Но Синицкий меня удивил своей конкретностью и краткостью.
— Что сказать… Повесть ничего. И название симпатичное, хотя конечно его не пропустят. Единственное, что мне не нравится — отвратительный конец. Какой-то сусальный и счастливый. Хеппи-энд. Мне кажется конец тут нужен более трагичный. Он замолчал и равнодушно посмотрел на меня.
— Позвольте, — опешил я — Героя в конце убивают из обреза и очень подробно. Вы что, не читали? Куда же трагичней?
Синицкий вздохнул и посмотрел на стену, где висел безвкусный плакат, рекламирующий коммунистическую партию. Что он там увидел, неизвестно, но он вдруг сказал со скрытым надрывом:
— Меня все не понимают. Поймите хоть вы…
Он замолчал, успокаиваясь, и устало продолжил:
— Давайте па рассуждаем логически.
— Давайте, — согласился я. Что-то, а порассуждать я очень любил.
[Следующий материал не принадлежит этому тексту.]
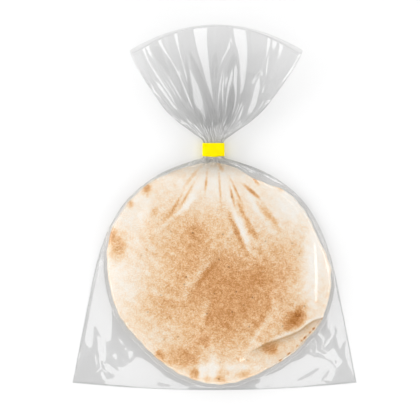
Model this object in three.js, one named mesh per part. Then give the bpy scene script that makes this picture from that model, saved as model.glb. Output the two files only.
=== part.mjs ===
// A round flatbread in a clear film bag, gathered at the neck and bound with a band of yellow tape.
// Millimetres, +Z up. The bag lies on its back with its mouth towards +Y, and above the band the spare film
// spreads into a pleated fan. The origin is on the surface it lies on, below the middle of its outline.
import * as THREE from "three";

// Driving dimensions
const bread = { x: 4, y: -57.8, radius: 98.5, crown: 14, rim: 7.5 };
const tape = { x: -0.9, y: 51.3, width: 20, height: 11.4, depth: 8, wall: 0.6, corner: 3, dip: 0.9 };
const film = { clearance: 0.3, edge: 1.2, slack: 2.6, skirt: 15, seam: 16, cornerDrop: 200.3, mouthRise: 81.4 };
const bow = { bottom: -6.6, bottomFrom: 120, mouth: 22.9 }; // how far each end's middle lies past its corners
const neck = { z: 6, halfDepth: tape.depth / 2 - tape.wall - film.clearance, openAt: 14, landsAt: 26 };
const fan = { z: 12.4, edgeZ: 8, halfDepth: 8.4, fullAt: 60, lean: 2.4 };
const pleats = { count: 5.5, depth: 3.8, uneven: 0.05 };
const gathers = { count: 9, depth: 1.3, deepestAt: 12, reach: 62 }; // radiating folds on the bread's side

// Half the bag's outline, as [distance from the band's edge, half width] on each side of the band
const neckHalfWidth = tape.width / 2 - tape.wall - film.clearance;
const fanOutline = [
  [0, neckHalfWidth], [1.4, neckHalfWidth + 0.2], [8.4, 17.7], [19, 32.3], [29.7, 43.8],
  [40.3, 51.8], [56.2, 62.9], [72.1, 72.5], [film.mouthRise, 76],
];
const bodyOutline = [
  [0, neckHalfWidth], [1.4, neckHalfWidth + 0.4], [4.2, 18.5], [10.6, 36.7], [17.7, 51.5], [31.8, 70.4],
  [46, 83], [67.2, 94.8], [95.5, 104.5], [131, 112], [film.cornerDrop, 125.5],
];
const bandTop = tape.y + tape.height / 2;
const bandBottom = tape.y - tape.height / 2;

const columns = 40;
const rows = { body: 30, neck: 3, fan: 18 };
const crowding = { body: 1.5, fan: 1.25 }; // rows lie closer near the band, where the outline turns fastest
const bandSteps = { corner: 6, face: 10 };

// 0 below low, 1 above high, with a smooth turn between them
const ease = (value, low, high) => THREE.MathUtils.smoothstep(value, low, high);
const mix = THREE.MathUtils.lerp;

// The value at a distance on a smooth line through [distance, value] pairs, which never overshoots them
function along(pairs, distance) {
  const last = pairs.length - 1;
  const step = (i) => (pairs[i + 1][1] - pairs[i][1]) / (pairs[i + 1][0] - pairs[i][0]);
  const slope = (i) => {
    if (i === 0) return step(0);
    if (i === last) return step(last - 1);
    const [before, after] = [step(i - 1), step(i)];
    return before * after <= 0 ? 0 : (2 * before * after) / (before + after);
  };
  let i = 0;
  while (i < last - 1 && distance > pairs[i + 1][0]) i += 1;
  const span = pairs[i + 1][0] - pairs[i][0];
  const t = THREE.MathUtils.clamp((distance - pairs[i][0]) / span, 0, 1);
  const bump = t * t * (3 - 2 * t);
  const tangents = span * (slope(i) * t * (1 - t) * (1 - t) - slope(i + 1) * t * t * (1 - t));
  return mix(pairs[i][1], pairs[i + 1][1], bump) + tangents;
}

// Height of the front film over the table beside and over the bread, away from the bag's edges
function pillow(x, y) {
  const r = Math.hypot(x - bread.x, y - bread.y);
  if (r < bread.radius) return bread.rim + (bread.crown - bread.rim) * (1 - (r / bread.radius) ** 3);
  return mix(bread.rim, film.slack, ease(r, bread.radius, bread.radius + film.skirt));
}

// One row of the bag across its width: its front from left to right, then its back from right to left
function bodyRow(distance) {
  const half = along(bodyOutline, distance);
  const lift = 1 - ease(distance, 0, neck.landsAt); // 1 at the neck, 0 where the back lies flat
  const pinch = 1 - ease(distance, 0, neck.openAt);
  const drop = bow.bottom * ease(distance, bow.bottomFrom, film.cornerDrop);
  const seam = ease(film.cornerDrop - distance, 0, film.seam);
  const gather = ease(distance, 0, gathers.deepestAt) * (1 - ease(distance, gathers.deepestAt, gathers.reach));
  return rowOf((u) => {
    const x = tape.x * lift + half * u;
    const y = bandBottom - distance + drop * (1 - u * u);
    const rounded = Math.sqrt(1 - Math.abs(u) ** 5);
    const folds = gathers.depth * gather * Math.cos(2 * Math.PI * gathers.count * u) * (1 - u * u);
    const open = film.edge + (pillow(x, y) + folds - film.edge) * rounded * seam;
    const neckDepth = Math.max(neck.halfDepth * Math.sqrt(1 - u ** 4), film.edge / 2);
    return { x, y, front: mix(open, neck.z + neckDepth, pinch), back: (neck.z - neckDepth) * lift };
  });
}

// The same for a row above the band, where the film spreads in pleats
function fanRow(distance) {
  const half = along(fanOutline, distance);
  const spread = ease(distance, 0, film.mouthRise);
  const lean = fan.lean * spread;
  return rowOf((u) => {
    const x = tape.x + lean + half * u;
    const y = bandTop + distance + bow.mouth * (distance / film.mouthRise) ** 1.5 * (1 - u * u);
    const middle = mix(neck.z, mix(fan.z, fan.edgeZ, u * u), spread);
    const depth = mix(neck.halfDepth, fan.halfDepth, spread) * Math.sqrt(1 - u ** 4);
    const pleat = pleats.depth * ease(distance, 0, fan.fullAt) * (1 - u ** 6);
    const wave = 2 * Math.PI * pleats.count * (u + pleats.uneven * Math.sin(5 * u + 1)); // no two pleats alike
    return {
      x,
      y,
      front: middle + Math.max(depth + pleat * Math.cos(wave), film.edge / 2),
      back: Math.max(middle - Math.max(depth + pleat * Math.sin(wave), film.edge / 2), 0),
    };
  });
}

// A row's points from one function of u, which runs from -1 at the left edge to 1 at the right one
function rowOf(pointAt) {
  const points = Array.from({ length: columns + 1 }, (_, i) => pointAt((2 * i) / columns - 1));
  const front = points.map((p) => new THREE.Vector3(p.x, p.y, p.front));
  const back = points.map((p) => new THREE.Vector3(p.x, p.y, p.back)).reverse();
  return [...front, ...back];
}

// A closed solid through loops with the same number of points. Its ends are the first and last loops, closed
// by a strip between their two halves, or each other where the loops themselves go round.
function loft(loops, goesRound = false) {
  const count = loops[0].length;
  const index = [];
  const quad = (a, b, c, d) => index.push(a, b, c, a, c, d);
  const spans = goesRound ? loops.length : loops.length - 1;
  for (let j = 0; j < spans; j += 1) {
    const next = (j + 1) % loops.length;
    for (let i = 0; i < count; i += 1) {
      const k = (i + 1) % count;
      quad(j * count + i, j * count + k, next * count + k, next * count + i);
    }
  }
  if (!goesRound) {
    const end = (loops.length - 1) * count;
    for (let i = 0; i < count / 2 - 1; i += 1) {
      const [a, b, c, d] = [i, i + 1, count - 2 - i, count - 1 - i];
      quad(d, c, b, a);
      quad(end + a, end + b, end + c, end + d);
    }
  }
  const geometry = new THREE.BufferGeometry().setFromPoints(loops.flat());
  geometry.setIndex(index);
  geometry.computeVertexNormals();
  return geometry;
}

// The whole bag with what is in it, from its bottom seam to its mouth
function bagGeometry() {
  const body = Array.from({ length: rows.body + 1 }, (_, j) => {
    const share = 1 - j / rows.body;
    return bodyRow(film.cornerDrop * share ** crowding.body);
  });
  const spread = Array.from({ length: rows.fan + 1 }, (_, j) => {
    return fanRow(film.mouthRise * (j / rows.fan) ** crowding.fan);
  });
  const bound = Array.from({ length: rows.neck - 1 }, (_, j) => {
    const share = (j + 1) / rows.neck;
    return body[rows.body].map((p, i) => p.clone().lerp(spread[0][i], share));
  });
  return loft([...body, ...bound, ...spread]);
}

// A rounded rectangle as points round the neck, seen along Y
function bandOutline(halfWidth, halfDepth, radius) {
  const shape = new THREE.Shape();
  const [w, d] = [halfWidth - radius, halfDepth - radius];
  shape.moveTo(-w, halfDepth);
  for (let i = 1; i <= bandSteps.face; i += 1) shape.lineTo(mix(-w, w, i / bandSteps.face), halfDepth);
  shape.absarc(w, d, radius, Math.PI / 2, 0, true);
  shape.absarc(w, -d, radius, 0, -Math.PI / 2, true);
  for (let i = 1; i <= bandSteps.face; i += 1) shape.lineTo(mix(w, -w, i / bandSteps.face), -halfDepth);
  shape.absarc(-w, -d, radius, -Math.PI / 2, -Math.PI, true);
  shape.absarc(-w, d, radius, Math.PI, Math.PI / 2, true);
  return shape.extractPoints(bandSteps.corner).shape;
}

// The band is a ring of a thin oblong section. Its lower edge dips in the middle of each face.
function bandGeometry() {
  const outer = bandOutline(tape.width / 2, tape.depth / 2, tape.corner);
  const inner = bandOutline(tape.width / 2 - tape.wall, tape.depth / 2 - tape.wall, tape.corner - tape.wall);
  const open = outer.length - 1; // the outline's last point repeats its first
  const loops = Array.from({ length: open }, (_, i) => {
    const dip = tape.dip * (1 - Math.abs(outer[i].x) / (tape.width / 2));
    const at = (p, y) => new THREE.Vector3(p.x, y, p.y);
    const [low, high] = [-tape.height / 2 - dip, tape.height / 2];
    return [at(outer[i], high), at(outer[i], low), at(inner[i], low), at(inner[i], high)];
  });
  return loft(loops, true);
}

const clearFilm = new THREE.MeshStandardMaterial({ color: "#e9dccb", roughness: 0.25, metalness: 0 });
const yellowTape = new THREE.MeshStandardMaterial({ color: "#fff000", roughness: 0.45, metalness: 0 });

const bag = new THREE.Mesh(bagGeometry(), clearFilm);
bag.name = "bag";

const neckTape = new THREE.Mesh(bandGeometry(), yellowTape);
neckTape.name = "neck_tape";
neckTape.position.set(tape.x, tape.y, neck.z);

// The outline is measured and the whole set back so that its middle is over the origin
const outline = new THREE.Box3().setFromObject(bag);
const middle = outline.getCenter(new THREE.Vector3());
const baggedFlatbread = new THREE.Group();
baggedFlatbread.add(bag, neckTape);
baggedFlatbread.position.set(-middle.x, -middle.y, -outline.min.z);

export default baggedFlatbread;
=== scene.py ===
import math
import bpy
import numpy as np
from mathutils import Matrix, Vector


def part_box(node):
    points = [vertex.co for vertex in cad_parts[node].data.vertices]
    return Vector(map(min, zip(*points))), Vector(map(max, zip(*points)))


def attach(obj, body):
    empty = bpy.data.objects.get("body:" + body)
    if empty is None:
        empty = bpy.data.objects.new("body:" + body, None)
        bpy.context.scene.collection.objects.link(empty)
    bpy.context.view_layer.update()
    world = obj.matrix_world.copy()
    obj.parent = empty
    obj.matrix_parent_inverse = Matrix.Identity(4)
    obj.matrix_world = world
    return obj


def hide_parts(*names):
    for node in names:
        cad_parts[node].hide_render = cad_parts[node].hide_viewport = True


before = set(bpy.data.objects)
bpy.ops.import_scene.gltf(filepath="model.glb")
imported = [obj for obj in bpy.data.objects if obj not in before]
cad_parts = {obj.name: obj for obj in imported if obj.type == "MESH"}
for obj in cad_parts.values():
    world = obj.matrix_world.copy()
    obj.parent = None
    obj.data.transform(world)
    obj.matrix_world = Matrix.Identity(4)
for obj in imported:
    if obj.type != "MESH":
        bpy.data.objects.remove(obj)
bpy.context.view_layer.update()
mm = 0.001  # shapes are worked out in millimetres and go into the meshes in metres

tapeLow, tapeHigh = (np.array(corner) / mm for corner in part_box("neck_tape"))


def hexColour(code):
    # sRGB hex to linear: c / 12.92 up to 0.04045, and ((c + 0.055) / 1.055) ^ 2.4 above it
    parts = [int(code[i:i + 2], 16) / 255 for i in (1, 3, 5)]
    return tuple(c / 12.92 if c <= 0.04045 else ((c + 0.055) / 1.055) ** 2.4 for c in parts) + (1.0,)


def ease(value, low, high):
    # t t (3 - 2 t), where t runs from 0 at low to 1 at high
    t = np.clip((value - low) / (high - low), 0, 1)
    return t * t * (3 - 2 * t)


def mix(a, b, share):
    return a + (b - a) * share


def bell(value, width):
    # exp(-(value / width)^2): 1 in the middle, 0.37 one width away
    return np.exp(-(value / width) ** 2)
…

— Герой потерял в жизни все ориентиры. Так?
— Так.
— Люба его бросила. Так?
— Так.
— Он не знает для чего ему жить. Жизнь его превращается в ад. Так?
— Так.
— И вот этот ад наконец обрывается. Герой погибает. Это для него избавление. Конец всем мукам. Счастливый конец. Хеппи-энд. Так?
Я не ответил и потрясённо молчал. В таком ракурсе ситуация гляделась по-новому. Синицкий был похоже прав.
— Чего же делать-то? — глупо спросил я.
— А пусть герой остаётся жить дальше своей бессмысленной и никому не нужной жизнью. Это очень страшно. Вот это и будет настоящая трагедия — просто сказал Синицкий.
— А как же название? — им я очень дорожил.
— А название смените — махнул рукой Синицкий.
С тем я и ушёл. Буквально за неделю я переделал конец. Переделывалось легко. Материал не упирался. Так всегда бывает, когда переделываешь правильно. И снова отнёс рукопись.
Синицкий многому меня научил, продолжая смотреть равнодушными глазами. Было видно, что на меня ему плевать, главное для него — повесть, а я лишь инструмент, чтобы сделать её лучше. Главное — литература, а не личные отношения. Мне это было приятно.
В редакции он бился за меня, как лев. Я даже не думал, что он так настырен. И бился он даже не за меня, а за повесть, вернее за искусство.
Но повесть так и не опубликовали и она затерялась в пыли веков. А через десять лет оказалась по детски наивной. Потерялся из вида и Синицкий.
Шли годы. Бурь порыв мятежный прошёл. Развитой социализм сменился капитализмом с измождённым человеческим лицом и лошадиными гениталиями. И я стал немолодым уже, побитым жизнью и молью пареньком. И со мной происходит та же ситуация, что и с тем кондитером. Как накаркал. А хеппи-энда в ней всё нет и нет. Это вам жизнь, а не литература. Синицкий бы меня понял.
Плохо о хорошем или хорошо о плохом
Хорошо там, где нас нет. Ух, как хорошо! А приезжаешь туда, где тебя не было, та же картина маслом и без хлеба. Только тона помрачнее. Потому, что ты уже здесь, и хорошо там, откуда ты приехал. Отсюда болезненная тяга к странствиям, перемене прописки и гражданства.
Хорошо, говорят, быть женатым. Уют, мол, глаженные брюки… Ну женился. И ничего хорошего. Уют нам только снится. Потому, что я уже здесь. А хорошо среди холостяков, где меня уже нет. Развёлся теперь и думаю, а в браке-то было хорошо, тем более гарантированный ужин с котлеткой.
Всё это наводит на печальные мысли. Выделю самую печальную. Хорошо не там, где нас нет, а плохо там, где мы есть. Поэтому не надо метаться и скакать, как сайгак перед случкой. Живи, где живёшь, живи с кем живёшь и не думай о хорошем — там тебя нет. Ты в нём не предусмотрен.